## GIVEN EXERCISE
The complete listing should be restated exactly.

====

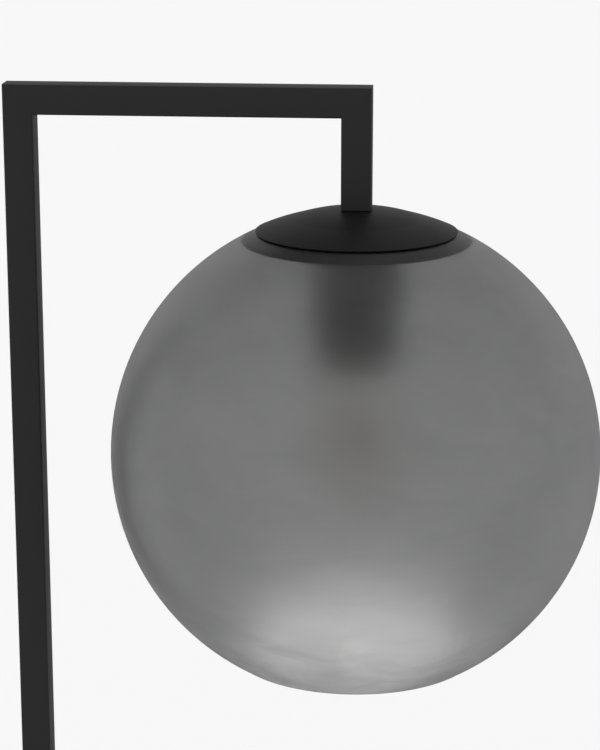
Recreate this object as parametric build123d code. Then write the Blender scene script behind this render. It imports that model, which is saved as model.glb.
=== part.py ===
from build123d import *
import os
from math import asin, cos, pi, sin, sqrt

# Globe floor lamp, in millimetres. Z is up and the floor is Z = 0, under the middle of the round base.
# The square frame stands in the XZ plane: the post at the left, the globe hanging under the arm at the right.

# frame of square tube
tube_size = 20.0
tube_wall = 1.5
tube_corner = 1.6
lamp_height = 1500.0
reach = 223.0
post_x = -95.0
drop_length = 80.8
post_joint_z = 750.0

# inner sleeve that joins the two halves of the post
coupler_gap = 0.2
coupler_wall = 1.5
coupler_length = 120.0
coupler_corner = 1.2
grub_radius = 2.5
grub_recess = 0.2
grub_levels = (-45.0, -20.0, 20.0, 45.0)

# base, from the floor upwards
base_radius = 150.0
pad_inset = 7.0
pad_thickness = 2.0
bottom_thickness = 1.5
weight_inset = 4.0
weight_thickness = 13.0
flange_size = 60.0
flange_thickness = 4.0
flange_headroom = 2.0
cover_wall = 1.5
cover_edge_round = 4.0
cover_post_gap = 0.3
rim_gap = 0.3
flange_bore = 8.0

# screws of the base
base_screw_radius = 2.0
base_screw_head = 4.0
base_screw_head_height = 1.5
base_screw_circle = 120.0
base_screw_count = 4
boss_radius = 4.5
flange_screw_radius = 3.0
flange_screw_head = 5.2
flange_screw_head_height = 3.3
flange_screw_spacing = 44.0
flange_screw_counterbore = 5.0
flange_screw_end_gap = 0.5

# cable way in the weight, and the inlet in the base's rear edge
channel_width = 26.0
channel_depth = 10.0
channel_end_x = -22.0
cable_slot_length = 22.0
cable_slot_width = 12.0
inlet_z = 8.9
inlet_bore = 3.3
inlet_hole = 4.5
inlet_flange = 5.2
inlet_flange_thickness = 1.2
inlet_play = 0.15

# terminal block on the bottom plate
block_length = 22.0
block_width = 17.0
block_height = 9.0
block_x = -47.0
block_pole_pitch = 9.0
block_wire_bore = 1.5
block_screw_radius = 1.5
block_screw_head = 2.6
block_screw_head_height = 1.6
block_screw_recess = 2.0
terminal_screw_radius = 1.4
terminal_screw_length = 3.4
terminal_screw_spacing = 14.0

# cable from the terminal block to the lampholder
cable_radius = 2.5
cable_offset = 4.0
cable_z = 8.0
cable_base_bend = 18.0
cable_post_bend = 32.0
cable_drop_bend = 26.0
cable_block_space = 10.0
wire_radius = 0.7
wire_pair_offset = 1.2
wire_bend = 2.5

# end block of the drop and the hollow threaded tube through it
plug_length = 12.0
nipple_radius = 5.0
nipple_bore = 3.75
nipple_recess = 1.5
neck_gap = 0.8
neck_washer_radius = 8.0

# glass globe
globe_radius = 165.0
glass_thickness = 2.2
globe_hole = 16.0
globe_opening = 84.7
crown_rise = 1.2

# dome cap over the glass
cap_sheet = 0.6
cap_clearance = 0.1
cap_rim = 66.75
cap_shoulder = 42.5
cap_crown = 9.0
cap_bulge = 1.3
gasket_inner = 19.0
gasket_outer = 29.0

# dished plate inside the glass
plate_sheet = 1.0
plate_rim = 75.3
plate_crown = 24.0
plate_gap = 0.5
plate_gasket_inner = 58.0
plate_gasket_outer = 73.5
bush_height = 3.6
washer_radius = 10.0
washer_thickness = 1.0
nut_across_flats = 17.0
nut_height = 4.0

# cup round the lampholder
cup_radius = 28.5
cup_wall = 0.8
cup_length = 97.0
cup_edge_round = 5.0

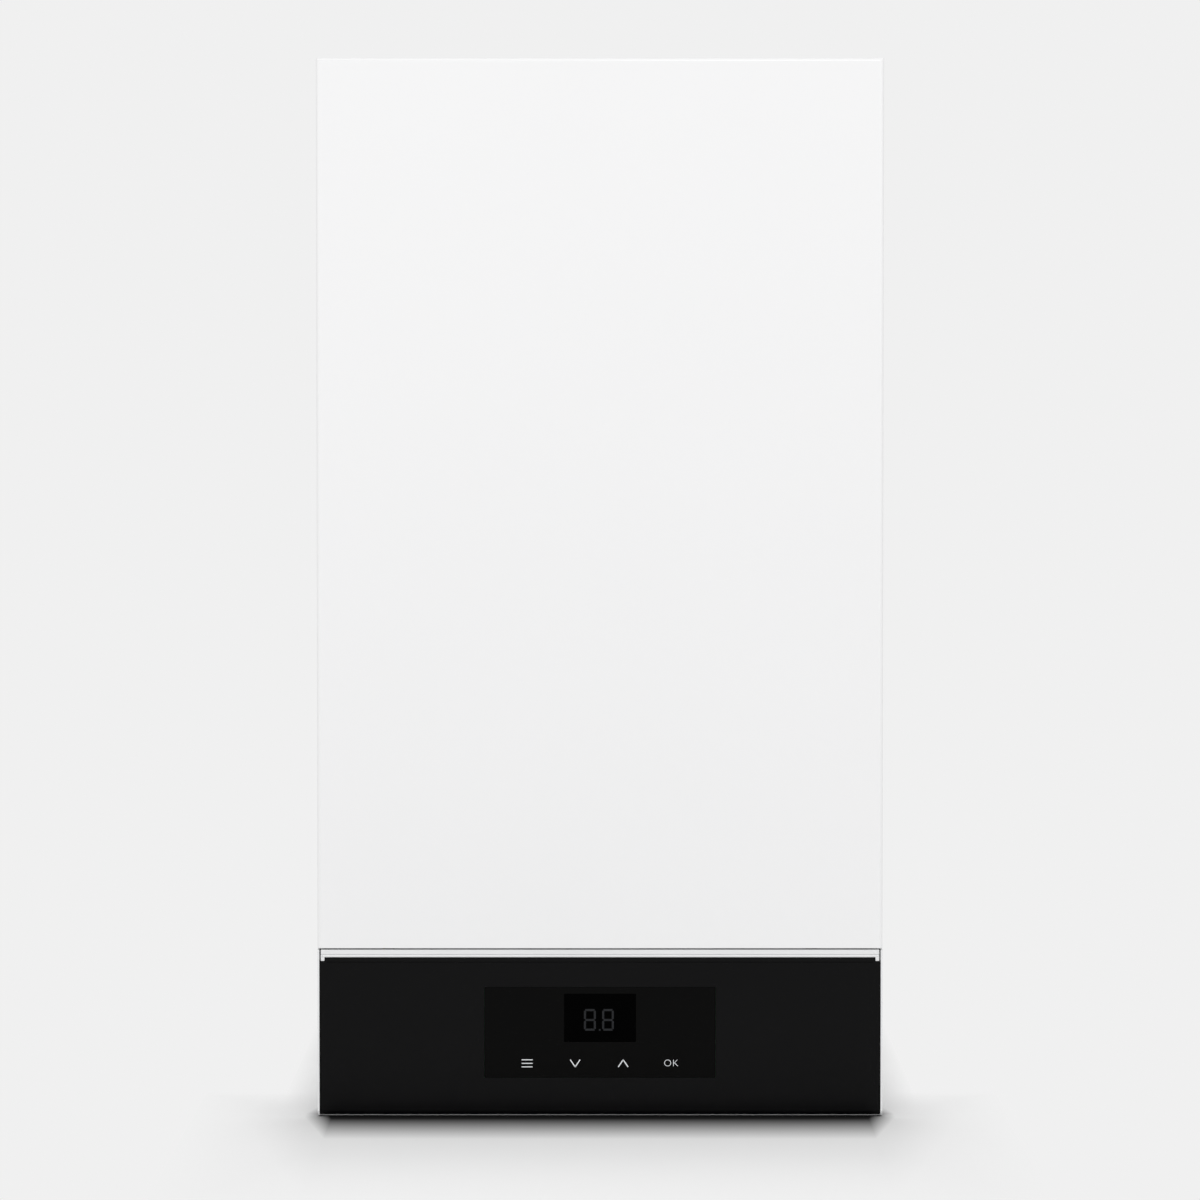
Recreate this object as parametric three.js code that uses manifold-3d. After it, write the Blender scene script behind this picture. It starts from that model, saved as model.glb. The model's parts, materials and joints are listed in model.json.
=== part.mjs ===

====

## FULL ANSWER
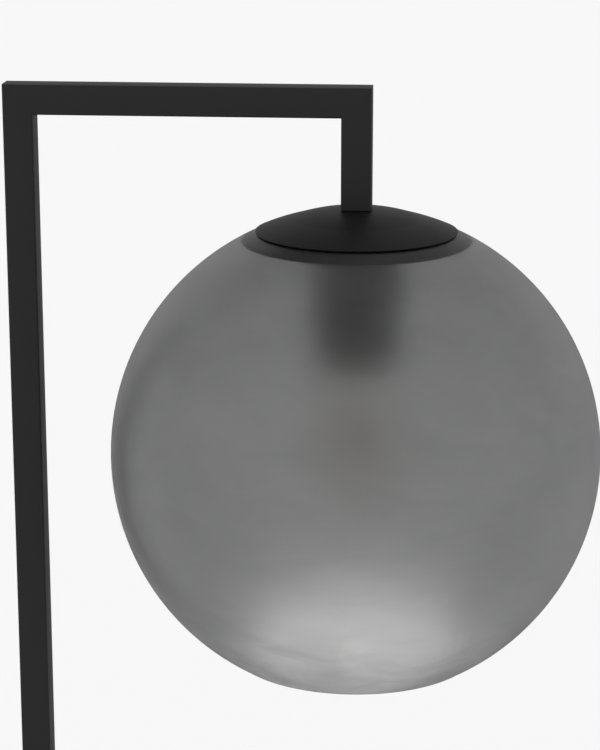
Recreate this object as parametric build123d code. Then write the Blender scene script behind this render. It imports that model, which is saved as model.glb.
=== part.py ===
from build123d import *
import os
from math import asin, cos, pi, sin, sqrt

# Globe floor lamp, in millimetres. Z is up and the floor is Z = 0, under the middle of the round base.
# The square frame stands in the XZ plane: the post at the left, the globe hanging under the arm at the right.

# frame of square tube
tube_size = 20.0
tube_wall = 1.5
tube_corner = 1.6
lamp_height = 1500.0
reach = 223.0
post_x = -95.0
drop_length = 80.8
post_joint_z = 750.0

# inner sleeve that joins the two halves of the post
coupler_gap = 0.2
coupler_wall = 1.5
coupler_length = 120.0
coupler_corner = 1.2
grub_radius = 2.5
grub_recess = 0.2
grub_levels = (-45.0, -20.0, 20.0, 45.0)

# base, from the floor upwards
base_radius = 150.0
pad_inset = 7.0
pad_thickness = 2.0
bottom_thickness = 1.5
weight_inset = 4.0
weight_thickness = 13.0
flange_size = 60.0
flange_thickness = 4.0
flange_headroom = 2.0
cover_wall = 1.5
cover_edge_round = 4.0
cover_post_gap = 0.3
rim_gap = 0.3
flange_bore = 8.0

# screws of the base
base_screw_radius = 2.0
base_screw_head = 4.0
base_screw_head_height = 1.5
base_screw_circle = 120.0
base_screw_count = 4
boss_radius = 4.5
flange_screw_radius = 3.0
flange_screw_head = 5.2
flange_screw_head_height = 3.3
flange_screw_spacing = 44.0
flange_screw_counterbore = 5.0
flange_screw_end_gap = 0.5

# cable way in the weight, and the inlet in the base's rear edge
channel_width = 26.0
channel_depth = 10.0
channel_end_x = -22.0
cable_slot_length = 22.0
cable_slot_width = 12.0
inlet_z = 8.9
inlet_bore = 3.3
inlet_hole = 4.5
inlet_flange = 5.2
inlet_flange_thickness = 1.2
inlet_play = 0.15

# terminal block on the bottom plate
block_length = 22.0
block_width = 17.0
block_height = 9.0
block_x = -47.0
block_pole_pitch = 9.0
block_wire_bore = 1.5
block_screw_radius = 1.5
block_screw_head = 2.6
block_screw_head_height = 1.6
block_screw_recess = 2.0
terminal_screw_radius = 1.4
terminal_screw_length = 3.4
terminal_screw_spacing = 14.0

# cable from the terminal block to the lampholder
cable_radius = 2.5
cable_offset = 4.0
cable_z = 8.0
cable_base_bend = 18.0
cable_post_bend = 32.0
cable_drop_bend = 26.0
cable_block_space = 10.0
wire_radius = 0.7
wire_pair_offset = 1.2
wire_bend = 2.5

# end block of the drop and the hollow threaded tube through it
plug_length = 12.0
nipple_radius = 5.0
nipple_bore = 3.75
nipple_recess = 1.5
neck_gap = 0.8
neck_washer_radius = 8.0

# glass globe
globe_radius = 165.0
glass_thickness = 2.2
globe_hole = 16.0
globe_opening = 84.7
crown_rise = 1.2

# dome cap over the glass
cap_sheet = 0.6
cap_clearance = 0.1
cap_rim = 66.75
cap_shoulder = 42.5
cap_crown = 9.0
cap_bulge = 1.3
gasket_inner = 19.0
gasket_outer = 29.0

# dished plate inside the glass
plate_sheet = 1.0
plate_rim = 75.3
plate_crown = 24.0
plate_gap = 0.5
plate_gasket_inner = 58.0
plate_gasket_outer = 73.5
bush_height = 3.6
washer_radius = 10.0
washer_thickness = 1.0
nut_across_flats = 17.0
nut_height = 4.0

# cup round the lampholder
cup_radius = 28.5
cup_wall = 0.8
cup_length = 97.0
cup_edge_round = 5.0

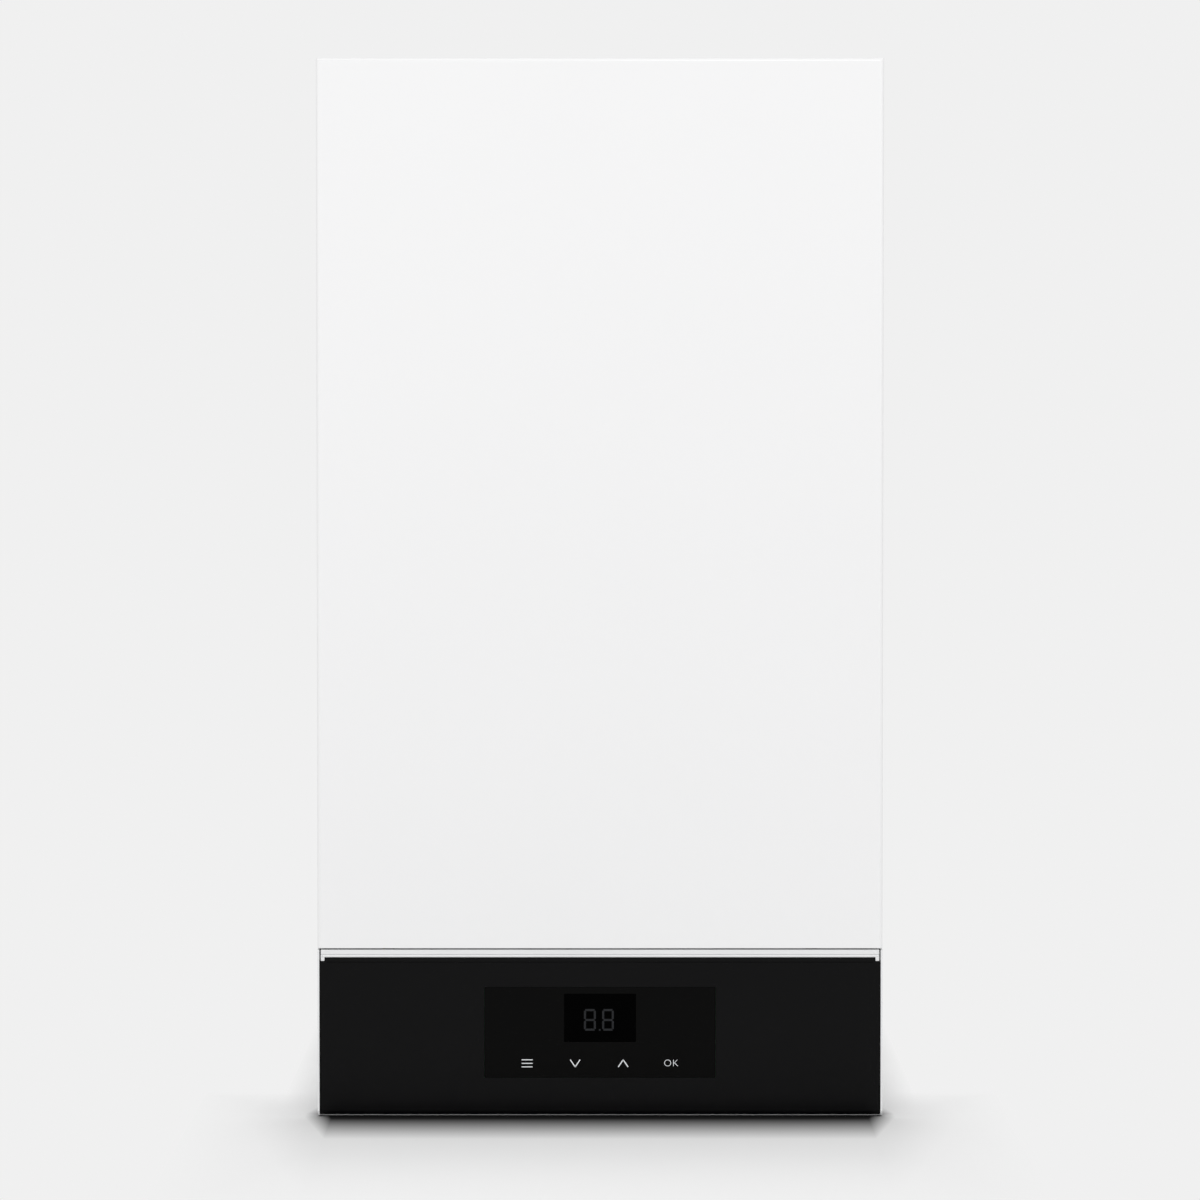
Recreate this object as parametric three.js code that uses manifold-3d. After it, write the Blender scene script behind this picture. It starts from that model, saved as model.glb. The model's parts, materials and joints are listed in model.json.
=== part.mjs ===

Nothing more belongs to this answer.